Milano. Fra i molti titoli calviniani “Il barone rampante” del 1957, che faceva parte della trilogia “I nostri antenati” insieme a “Il cavaliere inesistente” e “Il visconte dimezzato” costituisce probabilmente quello più sorprendente. Narra, infatti, la storia ambientata nel Settecento di Cosimo di Piovasco di Rondò, figlio di una famiglia nobile, che, ancora dodicenne, un bel giorno si rifiuta di mangiare un piatto di lumache servito alla nobiliare tavola di famiglia e, rimproverato aspramente, abbandona la tavola e se ne fugge via arrampicandosi su un alto albero del giardino.
Lo spettacolo che ha registrato il sold out al Piccolo Teatro di Milano, e che è in scena fino al 5 febbraio, ne costituisce una brillante rappresentazione teatrale.
Il registra Riccardo Frati, che già si era fatto notare per “Il piccolo principe” del 2020 e che ha curato il visual design di un altro capolavoro del Piccolo dal titolo “M il figlio del secolo” con Massimo Popolizio, riesce a tenere attento il pubblico per ben tre ore e con un solo intervallo.
La storia, così come nel libro, è raccontata dal fratello di Cosimo, Biagio, magistralmente interpretato da Giovanni Battaglia, e la fedeltà al testo ben si coglie sia dai costumi, tipicamente settecenteschi, sia dalla scena costruita su due livelli: il piano aereo sui rami degli alberi ove Cosimo vive dai 12 anni alla fine è reso con scale di legno oblique e corde che calano dall’alto e restano sospese sul palcoscenico.
Sulla scena compaiono sette attori: Mauro Avogadro, Giovanni Battaglia, Nicola Bortolotti, Michele Dell’Utri, Diana Manea, Marina Occhionero, Francesco Santagada. Sono tutti molto convincenti e riescono a divertire lo spettatore.
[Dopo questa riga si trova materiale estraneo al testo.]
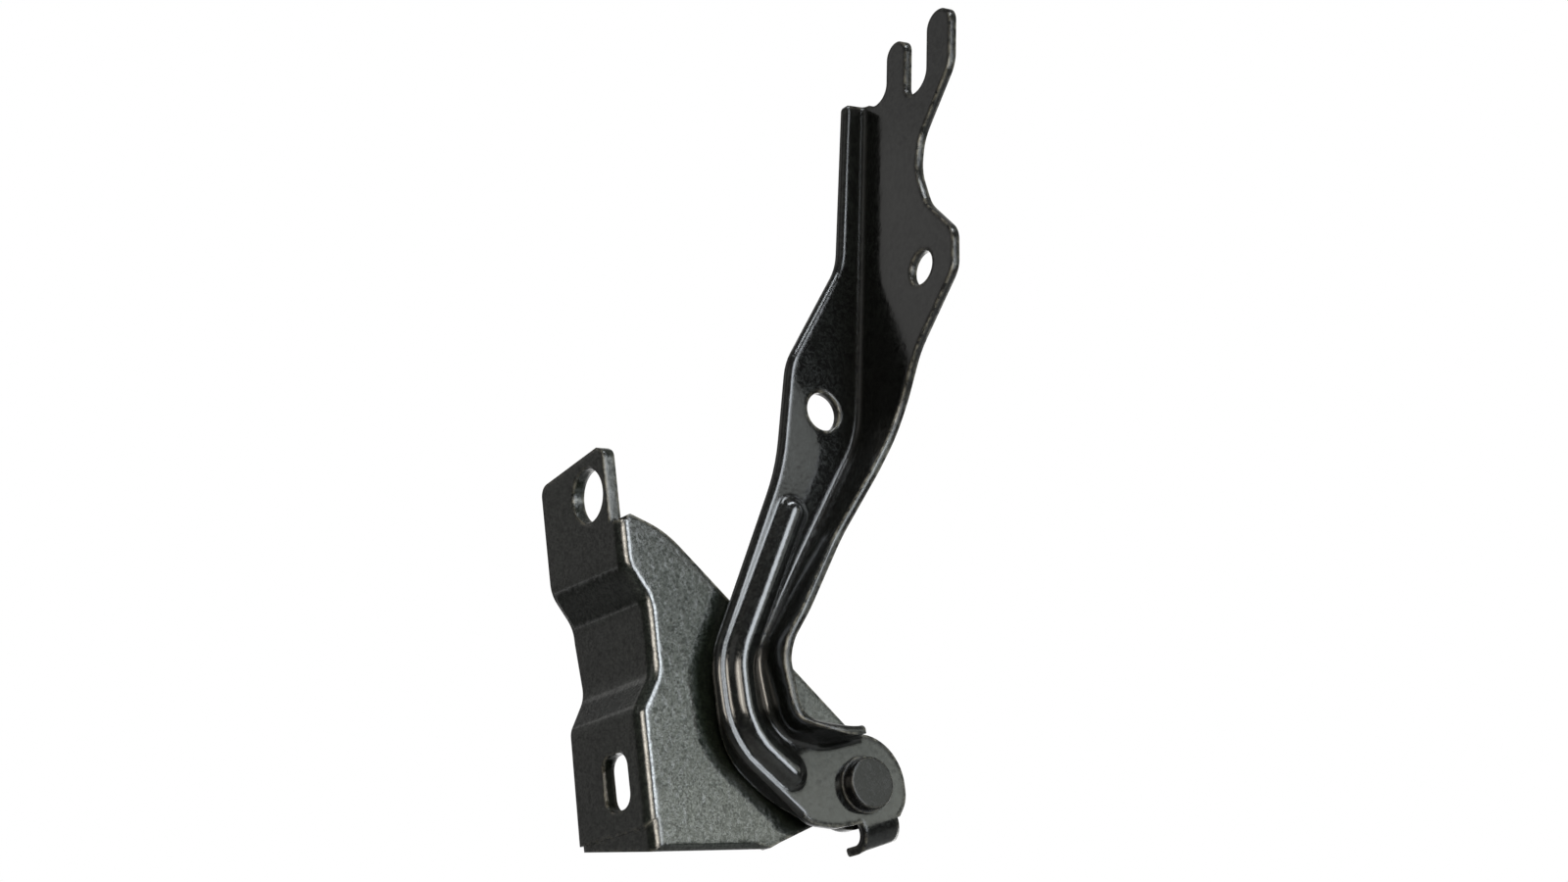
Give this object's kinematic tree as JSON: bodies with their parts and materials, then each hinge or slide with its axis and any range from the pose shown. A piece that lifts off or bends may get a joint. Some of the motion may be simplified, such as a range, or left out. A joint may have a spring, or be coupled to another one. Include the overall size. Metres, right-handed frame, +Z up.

Sono assolutamente sorprendenti i giochi di luce: quella “dell’amore allo specchio” in cui le figure di Cosimo e Viola si stagliano come ombra in un rosso – arancione e si sente la ben nota citazione “Lui conobbe lei e se stesso, perché in verità non s’era mai saputo. E lei conobbe lui e se stessa, perché pur essendosi saputa sempre, mai s’era potuta riconoscere così”, quella del bosco in fiamme e quella finale nella quale Biagio offre una visione apocalittica del bosco, con gli alberi morti e Ombrosa che non c’è più.
A chi scrive sembra assolutamente riuscito l’esperimento di Riccardo Frati che ha dichiarato che nel lavoro di trasposizione teatrale si sono rivelate quali punti di riferimento cardine le prime tre conferenze delle “Lezioni americane” sulla Leggerezza, la Rapidità e l’Esattezza. In realtà queste tre qualità calviniane ben si colgono non solo dalla costruzione dei personaggi, ma soprattutto emergono con tutta evidenza nell’esito dello spettacolo, nel contesto del quale la complessità dei temi e del testo emerge senza minimamente appesantire ed anzi si stemperano, a tutto vantaggio della possibilità di cogliere i vari livelli di lettura del romanzo.